See also: Golden Age of Science Fiction

Hubbard became a well-known and prolific writer for pulp fiction magazines during the 1930s. Scientology texts describe him as becoming "well established as an essayist" even before he had concluded college. Scientology claims he "solved his finances, and his desire to travel by writing anything that came to hand" and to have earned an "astronomical" rate of pay for the times.

His literary career began with contributions to the George Washington University student newspaper, The University Hatchet, as a reporter for a few months in 1931. Six of his pieces were published commercially during 1932 to 1933. The going rate for freelance writers at the time was only a cent a word, so Hubbard's total earnings from these articles would have been less than $100. The pulp magazine Thrilling Adventure became the first to publish one of his short stories, in February 1934. Over the next six years, pulp magazines published around 140 of his short stories under a variety of pen names, including Winchester Remington Colt, Kurt von Rachen, René Lafayette, Joe Blitz and Legionnaire 148.

Although he was best known for his fantasy and science fiction stories, Hubbard wrote in a wide variety of genres, including adventure fiction, aviation, travel, mysteries, westerns and even romance. Hubbard knew and associated with writers such as Isaac Asimov, Robert A. Heinlein, L. Sprague de Camp and A. E. van Vogt. His first full-length novel, Buckskin Brigades, was published in 1937. He became a "highly idiosyncratic" writer of science fiction after being taken under the wing of editor John W. Campbell, who published many of Hubbard's short stories and also serialized a number of well-received novelettes that Hubbard wrote for Campbell's magazines Unknown and Astounding. These included Fear, Final Blackout and Typewriter in the Sky.

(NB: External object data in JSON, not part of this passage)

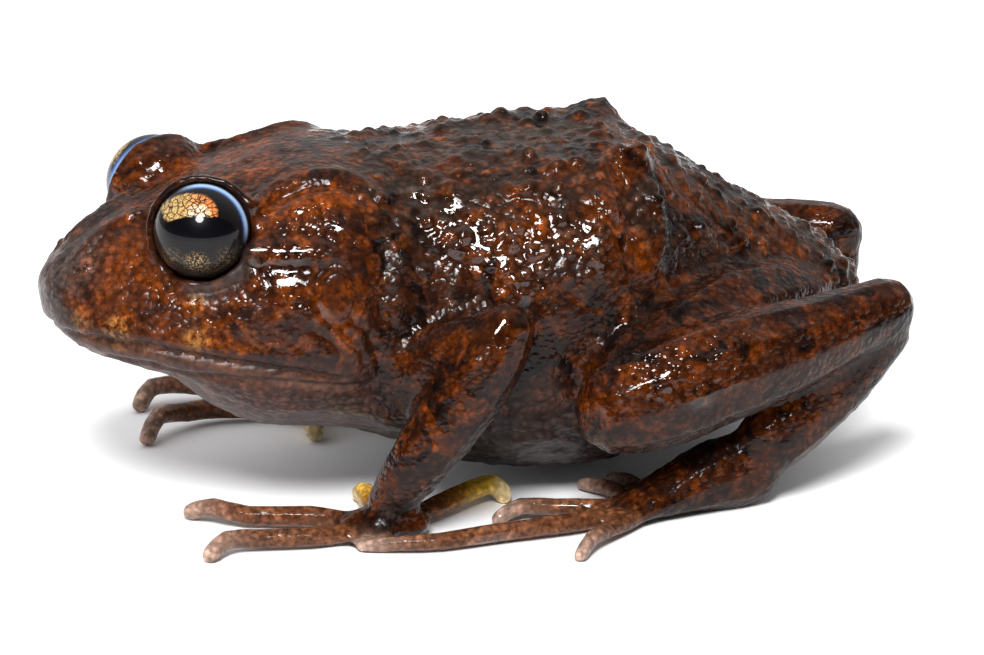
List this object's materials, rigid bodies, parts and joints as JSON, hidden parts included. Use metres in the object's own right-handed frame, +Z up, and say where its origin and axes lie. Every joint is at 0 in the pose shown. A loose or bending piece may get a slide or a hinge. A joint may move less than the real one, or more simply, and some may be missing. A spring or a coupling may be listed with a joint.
{
  "type": "frog model",
  "caption": "Still, life-size model of a big-headed wet forest frog crouched on its hands and feet, with warty reddish-brown skin, large dark gold-flecked eyes and slender digits",
  "frame": {"origin": "on the floor plane, under the centre of the frog's bounding box", "axes": "+Z up, the frog faces -X, its left side faces -Y; the body's length runs along X"},
  "size_m": [0.044, 0.0314, 0.0177],
  "materials": {
    "skin": "wet glossy warty skin, reddish brown blotched with black, grey below",
    "digit_skin": "wet smooth skin of fingers and toes, brown with pale and ochre tips",
    "eye": "clear glossy eyeball over a gold and black netted iris"
  },
  "bodies": {
    "root": {"head": "skin", "torso": "skin", "eye_left": "eye", "eye_right": "eye", "upper_arm_left": "skin", "forearm_left": "skin", "hand_left": "skin", "finger_1_left": "digit_skin", "finger_2_left": "digit_skin", "finger_3_left": "digit_skin", "finger_4_left": "digit_skin", "thigh_left": "skin", "shank_left": "skin", "tarsus_left": "skin", "foot_left": "skin", "toe_1_left": "digit_skin", "toe_2_left": "digit_skin", "toe_3_left": "digit_skin", "toe_4_left": "digit_skin", "toe_5_left": "digit_skin", "upper_arm_right": "skin", "forearm_right": "skin", "hand_right": "skin", "finger_1_right": "digit_skin", "finger_2_right": "digit_skin", "finger_3_right": "digit_skin", "finger_4_right": "digit_skin", "thigh_right": "skin", "shank_right": "skin", "tarsus_right": "skin", "foot_right": "skin", "toe_1_right": "digit_skin", "toe_2_right": "digit_skin", "toe_3_right": "digit_skin", "toe_4_right": "digit_skin", "toe_5_right": "digit_skin"}
  },
  "joints": []
}
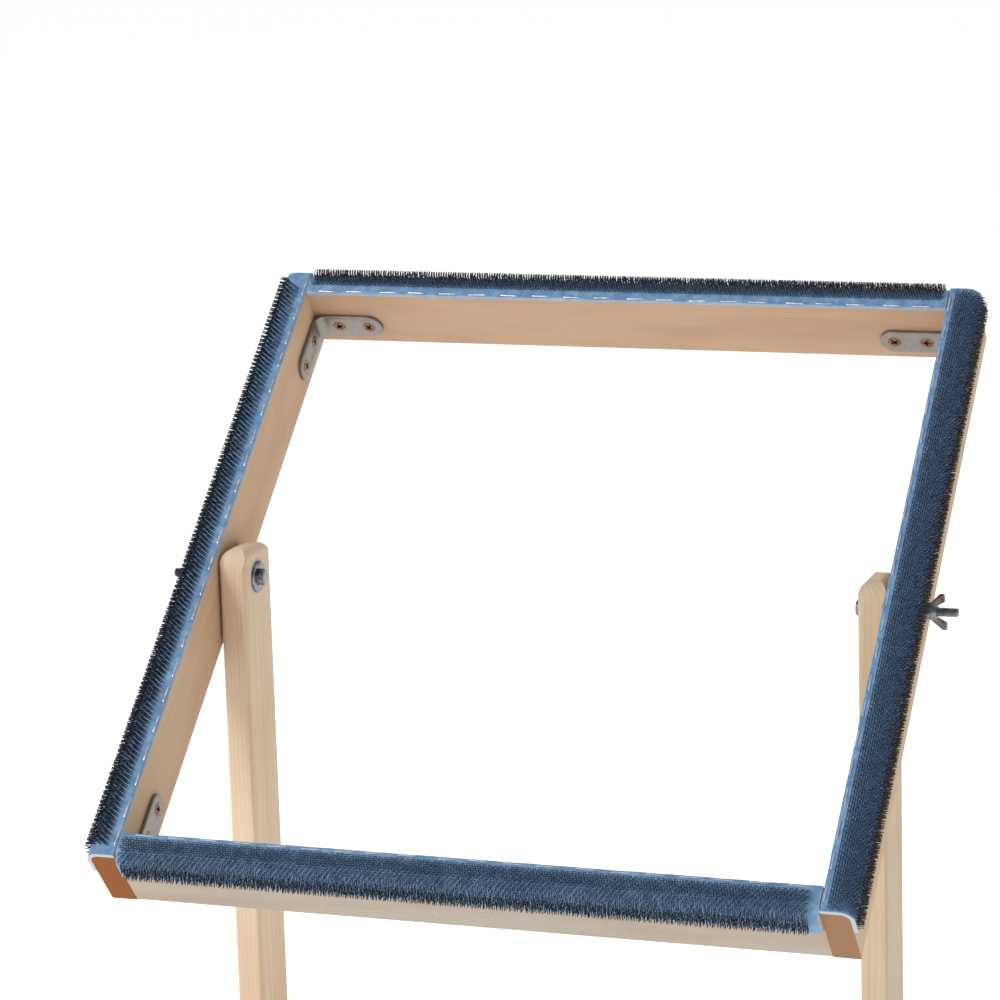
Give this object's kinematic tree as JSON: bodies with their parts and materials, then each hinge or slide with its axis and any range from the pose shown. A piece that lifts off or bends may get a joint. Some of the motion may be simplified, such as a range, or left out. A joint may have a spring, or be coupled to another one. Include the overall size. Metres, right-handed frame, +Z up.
{
  "type": "gripper strip frame loom on stand",
  "caption": "Square wooden frame edged with wire gripper strips, tilting between the posts of a stand and clamped by wing nuts.",
  "frame": {"origin": "on the resting surface, midway between the feet, directly under the tilt axis", "axes": "+X to the sitter's right along the tilt axis, +Y away from the sitter, +Z up"},
  "size_m": [0.4372, 0.36, 0.504],
  "materials": {
    "pine": "planed softwood, unvarnished, fine straight grain",
    "gripper_backing": "laminated sheet, satin",
    "gripper_wire": "blued fine wire, satin",
    "staple_steel": "bright drawn wire",
    "brace_steel": "zinc plated sheet, satin",
    "screw_bronze": "yellow zinc plated, semi-gloss",
    "bolt_zinc": "bright zinc plated"
  },
  "bodies": {
    "stand": {"base_front_left_brace": "brace_steel", "base_front_left_brace_screws": "screw_bronze", "base_front_right_brace": "brace_steel", "base_front_right_brace_screws": "screw_bronze", "base_back_right_brace": "brace_steel", "base_back_right_brace_screws": "screw_bronze", "base_back_left_brace": "brace_steel", "base_back_left_brace_screws": "screw_bronze", "front_stretcher": "pine", "back_stretcher": "pine", "left_post": "pine", "left_foot": "pine", "left_pivot_bolt": "bolt_zinc", "left_head_washer": "bolt_zinc", "left_spacer_washer": "bolt_zinc", "left_foot_bolts": "bolt_zinc", "left_foot_washers": "bolt_zinc", "left_foot_nuts": "bolt_zinc", "right_post": "pine", "right_foot": "pine", "right_pivot_bolt": "bolt_zinc", "right_head_washer": "bolt_zinc", "right_spacer_washer": "bolt_zinc", "right_foot_bolts": "bolt_zinc", "right_foot_washers": "bolt_zinc", "right_foot_nuts": "bolt_zinc"},
    "tilt_frame": {"back_rail": "pine", "back_gripper_backing": "gripper_backing", "back_gripper_teeth": "gripper_wire", "back_staples": "staple_steel", "left_rail": "pine", "left_gripper_backing": "gripper_backing", "left_gripper_teeth": "gripper_wire", "left_staples": "staple_steel", "front_rail": "pine", "front_gripper_backing": "gripper_backing", "front_gripper_teeth": "gripper_wire", "front_staples": "staple_steel", "right_rail": "pine", "right_gripper_backing": "gripper_backing", "right_gripper_teeth": "gripper_wire", "right_staples": "staple_steel", "front_left_brace": "brace_steel", "front_right_brace": "brace_steel", "back_right_brace": "brace_steel", "back_left_brace": "brace_steel", "front_left_brace_screws": "screw_bronze", "front_right_brace_screws": "screw_bronze", "back_right_brace_screws": "screw_bronze", "back_left_brace_screws": "screw_bronze"},
    "left_clamp": {"left_clamp_washer": "bolt_zinc"},
    "left_nut": {"left_wing_nut": "bolt_zinc"},
    "right_clamp": {"right_clamp_washer": "bolt_zinc"},
    "right_nut": {"right_wing_nut": "bolt_zinc"}
  },
  "joints": [
    {"name": "frame_tilt", "type": "hinge", "parent": "stand", "child": "tilt_frame", "pos_m": [0, 0, 0.355], "axis": [1, 0, 0], "range_deg": [-112, 32]},
    {"name": "left_clamp_slide", "type": "slide", "parent": "stand", "child": "left_clamp", "axis": [-1, 0, 0], "range_m": [0, 0.0025]},
    {"name": "left_nut_turn", "type": "hinge", "parent": "left_clamp", "child": "left_nut", "pos_m": [-0.201, 0, 0.355], "axis": [-1, 0, 0], "range_deg": [0, 1080]},
    {"name": "right_clamp_slide", "type": "slide", "parent": "stand", "child": "right_clamp", "axis": [1, 0, 0], "range_m": [0, 0.0025]},
    {"name": "right_nut_turn", "type": "hinge", "parent": "right_clamp", "child": "right_nut", "pos_m": [0.201, 0, 0.355], "axis": [1, 0, 0], "range_deg": [0, 1080]}
  ],
  "couplings": [
    {"joint": "left_clamp_slide", "follows": "left_nut_turn", "m_per_rad": 0.00012732},
    {"joint": "right_clamp_slide", "follows": "right_nut_turn", "m_per_rad": 0.00012732}
  ]
}
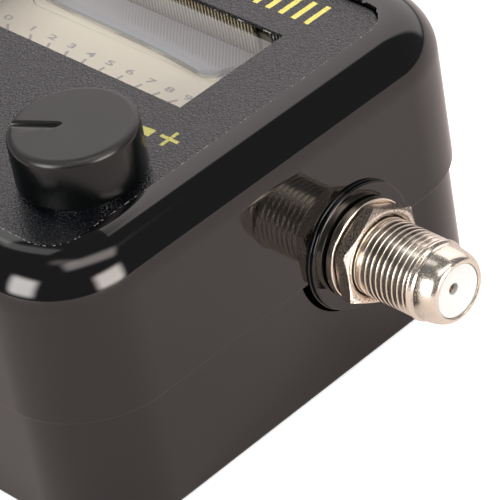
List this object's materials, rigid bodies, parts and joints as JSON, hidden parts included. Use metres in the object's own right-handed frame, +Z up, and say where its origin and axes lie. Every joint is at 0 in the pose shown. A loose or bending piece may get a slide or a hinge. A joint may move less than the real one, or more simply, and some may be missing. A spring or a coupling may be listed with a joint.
{
  "type": "satellite signal meter",
  "caption": "Small gloss black box with a windowed needle meter, a gain knob and a threaded coaxial socket on each side, for aiming a dish.",
  "frame": {"origin": "on the surface the box lies on, under the middle of the box", "axes": "+Z up out of the box's face, +X to its right side along the sockets, +Y towards its top end"},
  "size_m": [0.0944, 0.0644, 0.0423],
  "materials": {
    "shell": "polished black",
    "label": "fine leather grain",
    "knob": "satin black",
    "nickel": "warm nickel plate",
    "steel": "plain",
    "brass": "plain",
    "copper": "enamelled copper wire",
    "board": "green solder mask",
    "dark_plastic": "plain",
    "white_plastic": "plain",
    "clear_plastic": "clear",
    "dial": "matt cream",
    "needle": "matt black"
  },
  "bodies": {
    "housing": {"upper_shell": "shell", "lower_shell": "shell", "label_panel": "label", "housing_screw_1": "steel", "housing_screw_2": "steel", "housing_screw_3": "steel", "housing_screw_4": "steel", "circuit_board": "board", "board_screw_1": "steel", "board_screw_2": "steel", "supply_capacitor_1": "dark_plastic", "supply_capacitor_2": "dark_plastic", "amplifier_transistor_1": "dark_plastic", "amplifier_transistor_2": "dark_plastic", "supply_choke": "copper", "detector_diode": "dark_plastic", "connector_body_right": "nickel", "connector_insulator_right": "white_plastic", "connector_contact_right": "brass", "connector_washer_right": "nickel", "connector_nut_right": "nickel", "connector_body_left": "nickel", "connector_insulator_left": "white_plastic", "connector_contact_left": "brass", "connector_washer_left": "nickel", "connector_nut_left": "nickel", "pot_bush": "brass", "pot_housing": "steel", "pot_track": "dark_plastic", "pot_washer": "steel", "pot_nut": "steel", "pot_lead_1": "copper", "pot_lead_2": "copper", "pot_lead_3": "copper", "meter_cover": "clear_plastic", "meter_base": "dark_plastic", "dial_plate": "dial", "dial_screw_1": "steel", "dial_screw_2": "steel", "light_guide": "white_plastic", "meter_yoke": "steel", "magnet_core": "steel", "meter_bridge": "brass", "hairspring": "brass", "lower_bearing": "brass", "meter_terminal_1": "brass", "meter_terminal_2": "brass", "backlight_led": "white_plastic", "led_lead_1": "steel", "led_lead_2": "steel"},
    "gain_knob": {"knob": "knob", "pot_shaft": "steel", "pot_wiper": "copper"},
    "pointer": {"meter_needle": "needle", "moving_coil": "copper", "meter_staff": "steel"}
  },
  "joints": [
    {"name": "gain_turn", "type": "hinge", "parent": "housing", "child": "gain_knob", "pos_m": [0.01854, -0.01514, 0.036], "axis": [0, 0, -1], "range_deg": [-19.5, 260.5]},
    {"name": "needle_swing", "type": "hinge", "parent": "housing", "child": "pointer", "pos_m": [0, -0.0121, 0.0306], "axis": [0, 0, -1], "range_deg": [0, 92], "stiffness_Nm_per_rad": 0.000002}
  ]
}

According to the Church of Scientology, Hubbard was "called to Hollywood" to work on film scripts in the mid-1930s, although Scientology accounts differ as to exactly when this was (whether 1935, 1936 or 1937). He wrote the script for The Secret of Treasure Island, a 1938 Columbia Pictures movie serial. The Church of Scientology claims he also worked on the Columbia serials The Mysterious Pilot (1937), The Great Adventures of Wild Bill Hickok (1938) and The Spider Returns (1941), though his name does not appear on the credits. Hubbard also claimed to have written Dive Bomber (1941), Cecil B. DeMille's The Plainsman (1936) and John Ford's Stagecoach (1939).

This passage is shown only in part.